• _Stated task_
Write out the whole listing exactly as it stands.
- - - - -
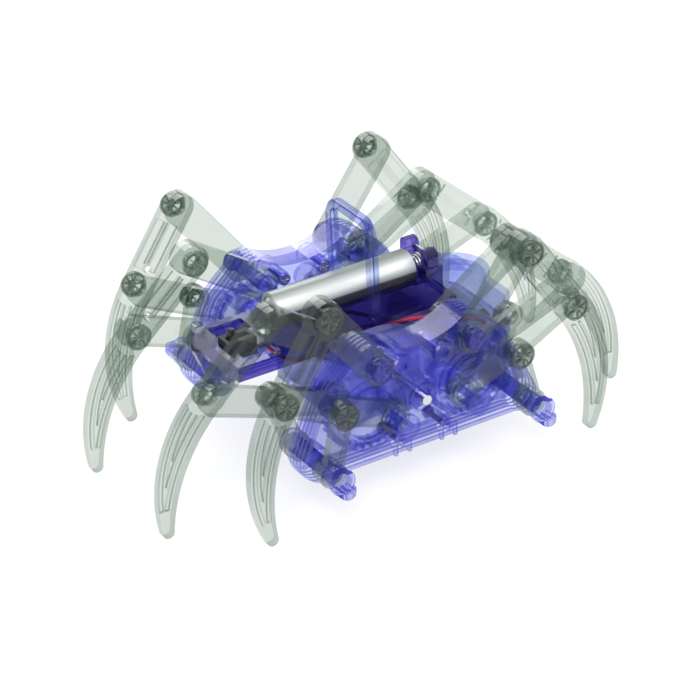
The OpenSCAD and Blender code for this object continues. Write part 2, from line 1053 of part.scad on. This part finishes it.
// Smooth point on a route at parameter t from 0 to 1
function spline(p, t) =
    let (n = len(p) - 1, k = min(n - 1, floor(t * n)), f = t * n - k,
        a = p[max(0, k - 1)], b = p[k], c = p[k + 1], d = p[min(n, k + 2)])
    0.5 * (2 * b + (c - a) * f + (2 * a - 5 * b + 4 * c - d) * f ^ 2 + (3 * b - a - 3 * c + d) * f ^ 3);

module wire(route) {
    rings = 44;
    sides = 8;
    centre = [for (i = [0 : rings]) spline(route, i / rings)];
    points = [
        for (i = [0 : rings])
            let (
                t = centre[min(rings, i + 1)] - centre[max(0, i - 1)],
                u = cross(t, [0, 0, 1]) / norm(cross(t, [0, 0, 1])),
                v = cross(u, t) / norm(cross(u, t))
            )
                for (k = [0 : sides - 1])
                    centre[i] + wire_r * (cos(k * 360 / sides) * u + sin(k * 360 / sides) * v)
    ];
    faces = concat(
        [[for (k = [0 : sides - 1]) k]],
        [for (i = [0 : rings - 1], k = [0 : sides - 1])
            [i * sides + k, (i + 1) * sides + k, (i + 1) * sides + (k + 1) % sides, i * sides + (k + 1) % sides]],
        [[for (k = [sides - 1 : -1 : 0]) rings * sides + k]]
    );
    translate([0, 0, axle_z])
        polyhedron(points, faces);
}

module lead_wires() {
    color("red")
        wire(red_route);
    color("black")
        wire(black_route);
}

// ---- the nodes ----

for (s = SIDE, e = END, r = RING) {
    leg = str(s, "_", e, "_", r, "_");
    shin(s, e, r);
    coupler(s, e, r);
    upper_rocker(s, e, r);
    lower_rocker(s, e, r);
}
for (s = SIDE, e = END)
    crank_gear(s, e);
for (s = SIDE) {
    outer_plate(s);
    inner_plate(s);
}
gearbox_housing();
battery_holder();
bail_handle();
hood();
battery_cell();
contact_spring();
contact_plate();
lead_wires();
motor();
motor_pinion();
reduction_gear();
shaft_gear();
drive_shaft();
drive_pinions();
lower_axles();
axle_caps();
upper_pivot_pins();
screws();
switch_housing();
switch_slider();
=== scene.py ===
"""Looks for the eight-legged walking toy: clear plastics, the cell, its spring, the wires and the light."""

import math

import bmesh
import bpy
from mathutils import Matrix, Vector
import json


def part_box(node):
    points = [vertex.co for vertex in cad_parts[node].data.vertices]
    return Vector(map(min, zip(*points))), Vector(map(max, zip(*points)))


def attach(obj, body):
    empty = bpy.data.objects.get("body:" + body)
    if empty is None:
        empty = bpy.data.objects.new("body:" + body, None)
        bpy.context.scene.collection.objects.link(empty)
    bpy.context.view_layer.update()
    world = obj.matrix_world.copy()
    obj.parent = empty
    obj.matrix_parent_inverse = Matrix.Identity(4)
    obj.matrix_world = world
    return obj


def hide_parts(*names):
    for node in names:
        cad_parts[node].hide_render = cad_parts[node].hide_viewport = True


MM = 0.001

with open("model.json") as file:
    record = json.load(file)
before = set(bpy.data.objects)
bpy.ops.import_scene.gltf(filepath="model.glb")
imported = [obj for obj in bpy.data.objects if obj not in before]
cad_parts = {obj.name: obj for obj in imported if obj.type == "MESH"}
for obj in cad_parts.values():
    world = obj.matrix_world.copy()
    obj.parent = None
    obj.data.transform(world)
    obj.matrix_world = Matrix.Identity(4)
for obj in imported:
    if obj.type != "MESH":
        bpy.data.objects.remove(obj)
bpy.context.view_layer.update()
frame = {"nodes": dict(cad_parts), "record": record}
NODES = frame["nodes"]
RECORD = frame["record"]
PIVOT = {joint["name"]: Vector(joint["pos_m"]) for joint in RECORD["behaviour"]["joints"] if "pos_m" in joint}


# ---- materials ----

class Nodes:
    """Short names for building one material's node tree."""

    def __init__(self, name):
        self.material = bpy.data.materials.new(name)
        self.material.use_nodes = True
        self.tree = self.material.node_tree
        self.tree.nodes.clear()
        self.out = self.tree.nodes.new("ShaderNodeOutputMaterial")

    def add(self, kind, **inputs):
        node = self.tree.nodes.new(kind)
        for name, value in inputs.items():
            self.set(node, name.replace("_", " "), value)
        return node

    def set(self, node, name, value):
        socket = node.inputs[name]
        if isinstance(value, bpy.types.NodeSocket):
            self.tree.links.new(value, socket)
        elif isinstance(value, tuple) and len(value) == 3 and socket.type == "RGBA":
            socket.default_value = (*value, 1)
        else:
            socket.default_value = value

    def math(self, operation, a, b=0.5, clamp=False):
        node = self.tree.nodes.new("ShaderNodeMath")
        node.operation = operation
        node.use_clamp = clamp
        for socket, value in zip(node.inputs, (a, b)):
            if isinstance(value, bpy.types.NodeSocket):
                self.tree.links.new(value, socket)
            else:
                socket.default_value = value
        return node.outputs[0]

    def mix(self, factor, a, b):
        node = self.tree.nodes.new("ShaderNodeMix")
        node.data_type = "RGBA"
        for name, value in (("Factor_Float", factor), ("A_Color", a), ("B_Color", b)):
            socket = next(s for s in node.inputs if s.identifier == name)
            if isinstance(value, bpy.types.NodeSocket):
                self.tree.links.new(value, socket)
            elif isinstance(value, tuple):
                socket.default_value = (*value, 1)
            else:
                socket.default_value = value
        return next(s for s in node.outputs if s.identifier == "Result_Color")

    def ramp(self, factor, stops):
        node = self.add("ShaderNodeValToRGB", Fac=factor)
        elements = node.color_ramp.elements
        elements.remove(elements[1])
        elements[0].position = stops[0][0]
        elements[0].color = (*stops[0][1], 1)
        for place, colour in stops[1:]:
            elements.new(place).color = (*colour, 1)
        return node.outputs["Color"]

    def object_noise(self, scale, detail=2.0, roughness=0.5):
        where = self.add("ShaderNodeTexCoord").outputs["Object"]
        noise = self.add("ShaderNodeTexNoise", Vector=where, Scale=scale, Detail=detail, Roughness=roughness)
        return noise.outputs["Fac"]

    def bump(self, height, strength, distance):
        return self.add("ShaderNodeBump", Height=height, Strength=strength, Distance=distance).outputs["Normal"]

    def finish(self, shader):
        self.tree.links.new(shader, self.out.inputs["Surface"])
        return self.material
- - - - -
• _Result of this task_
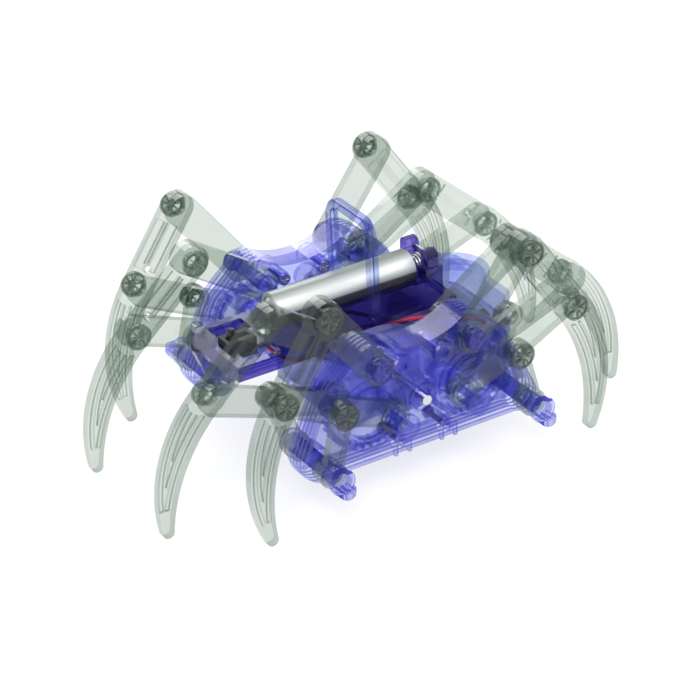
The OpenSCAD and Blender code for this object continues. Write part 2, from line 1053 of part.scad on. This part finishes it.
// Smooth point on a route at parameter t from 0 to 1
function spline(p, t) =
    let (n = len(p) - 1, k = min(n - 1, floor(t * n)), f = t * n - k,
        a = p[max(0, k - 1)], b = p[k], c = p[k + 1], d = p[min(n, k + 2)])
    0.5 * (2 * b + (c - a) * f + (2 * a - 5 * b + 4 * c - d) * f ^ 2 + (3 * b - a - 3 * c + d) * f ^ 3);

module wire(route) {
    rings = 44;
    sides = 8;
    centre = [for (i = [0 : rings]) spline(route, i / rings)];
    points = [
        for (i = [0 : rings])
            let (
                t = centre[min(rings, i + 1)] - centre[max(0, i - 1)],
                u = cross(t, [0, 0, 1]) / norm(cross(t, [0, 0, 1])),
                v = cross(u, t) / norm(cross(u, t))
            )
                for (k = [0 : sides - 1])
                    centre[i] + wire_r * (cos(k * 360 / sides) * u + sin(k * 360 / sides) * v)
    ];
    faces = concat(
        [[for (k = [0 : sides - 1]) k]],
        [for (i = [0 : rings - 1], k = [0 : sides - 1])
            [i * sides + k, (i + 1) * sides + k, (i + 1) * sides + (k + 1) % sides, i * sides + (k + 1) % sides]],
        [[for (k = [sides - 1 : -1 : 0]) rings * sides + k]]
    );
    translate([0, 0, axle_z])
        polyhedron(points, faces);
}

module lead_wires() {
    color("red")
        wire(red_route);
    color("black")
        wire(black_route);
}

// ---- the nodes ----

for (s = SIDE, e = END, r = RING) {
    leg = str(s, "_", e, "_", r, "_");
    shin(s, e, r);
    coupler(s, e, r);
    upper_rocker(s, e, r);
    lower_rocker(s, e, r);
}
for (s = SIDE, e = END)
    crank_gear(s, e);
for (s = SIDE) {
    outer_plate(s);
    inner_plate(s);
}
gearbox_housing();
battery_holder();
bail_handle();
hood();
battery_cell();
contact_spring();
contact_plate();
lead_wires();
motor();
motor_pinion();
reduction_gear();
shaft_gear();
drive_shaft();
drive_pinions();
lower_axles();
axle_caps();
upper_pivot_pins();
screws();
switch_housing();
switch_slider();
=== scene.py ===
"""Looks for the eight-legged walking toy: clear plastics, the cell, its spring, the wires and the light."""

import math

import bmesh
import bpy
from mathutils import Matrix, Vector
import json


def part_box(node):
    points = [vertex.co for vertex in cad_parts[node].data.vertices]
    return Vector(map(min, zip(*points))), Vector(map(max, zip(*points)))


def attach(obj, body):
    empty = bpy.data.objects.get("body:" + body)
    if empty is None:
        empty = bpy.data.objects.new("body:" + body, None)
        bpy.context.scene.collection.objects.link(empty)
    bpy.context.view_layer.update()
    world = obj.matrix_world.copy()
    obj.parent = empty
    obj.matrix_parent_inverse = Matrix.Identity(4)
    obj.matrix_world = world
    return obj


def hide_parts(*names):
    for node in names:
        cad_parts[node].hide_render = cad_parts[node].hide_viewport = True


MM = 0.001

with open("model.json") as file:
    record = json.load(file)
before = set(bpy.data.objects)
bpy.ops.import_scene.gltf(filepath="model.glb")
imported = [obj for obj in bpy.data.objects if obj not in before]
cad_parts = {obj.name: obj for obj in imported if obj.type == "MESH"}
for obj in cad_parts.values():
    world = obj.matrix_world.copy()
    obj.parent = None
    obj.data.transform(world)
    obj.matrix_world = Matrix.Identity(4)
for obj in imported:
    if obj.type != "MESH":
        bpy.data.objects.remove(obj)
bpy.context.view_layer.update()
frame = {"nodes": dict(cad_parts), "record": record}
NODES = frame["nodes"]
RECORD = frame["record"]
PIVOT = {joint["name"]: Vector(joint["pos_m"]) for joint in RECORD["behaviour"]["joints"] if "pos_m" in joint}


# ---- materials ----

class Nodes:
    """Short names for building one material's node tree."""

    def __init__(self, name):
        self.material = bpy.data.materials.new(name)
        self.material.use_nodes = True
        self.tree = self.material.node_tree
        self.tree.nodes.clear()
        self.out = self.tree.nodes.new("ShaderNodeOutputMaterial")

    def add(self, kind, **inputs):
        node = self.tree.nodes.new(kind)
        for name, value in inputs.items():
            self.set(node, name.replace("_", " "), value)
        return node

    def set(self, node, name, value):
        socket = node.inputs[name]
        if isinstance(value, bpy.types.NodeSocket):
            self.tree.links.new(value, socket)
        elif isinstance(value, tuple) and len(value) == 3 and socket.type == "RGBA":
            socket.default_value = (*value, 1)
        else:
            socket.default_value = value

    def math(self, operation, a, b=0.5, clamp=False):
        node = self.tree.nodes.new("ShaderNodeMath")
        node.operation = operation
        node.use_clamp = clamp
        for socket, value in zip(node.inputs, (a, b)):
            if isinstance(value, bpy.types.NodeSocket):
                self.tree.links.new(value, socket)
            else:
                socket.default_value = value
        return node.outputs[0]

    def mix(self, factor, a, b):
        node = self.tree.nodes.new("ShaderNodeMix")
        node.data_type = "RGBA"
        for name, value in (("Factor_Float", factor), ("A_Color", a), ("B_Color", b)):
            socket = next(s for s in node.inputs if s.identifier == name)
            if isinstance(value, bpy.types.NodeSocket):
                self.tree.links.new(value, socket)
            elif isinstance(value, tuple):
                socket.default_value = (*value, 1)
            else:
                socket.default_value = value
        return next(s for s in node.outputs if s.identifier == "Result_Color")

    def ramp(self, factor, stops):
        node = self.add("ShaderNodeValToRGB", Fac=factor)
        elements = node.color_ramp.elements
        elements.remove(elements[1])
        elements[0].position = stops[0][0]
        elements[0].color = (*stops[0][1], 1)
        for place, colour in stops[1:]:
            elements.new(place).color = (*colour, 1)
        return node.outputs["Color"]

    def object_noise(self, scale, detail=2.0, roughness=0.5):
        where = self.add("ShaderNodeTexCoord").outputs["Object"]
        noise = self.add("ShaderNodeTexNoise", Vector=where, Scale=scale, Detail=detail, Roughness=roughness)
        return noise.outputs["Fac"]

    def bump(self, height, strength, distance):
        return self.add("ShaderNodeBump", Height=height, Strength=strength, Distance=distance).outputs["Normal"]

    def finish(self, shader):
        self.tree.links.new(shader, self.out.inputs["Surface"])
        return self.material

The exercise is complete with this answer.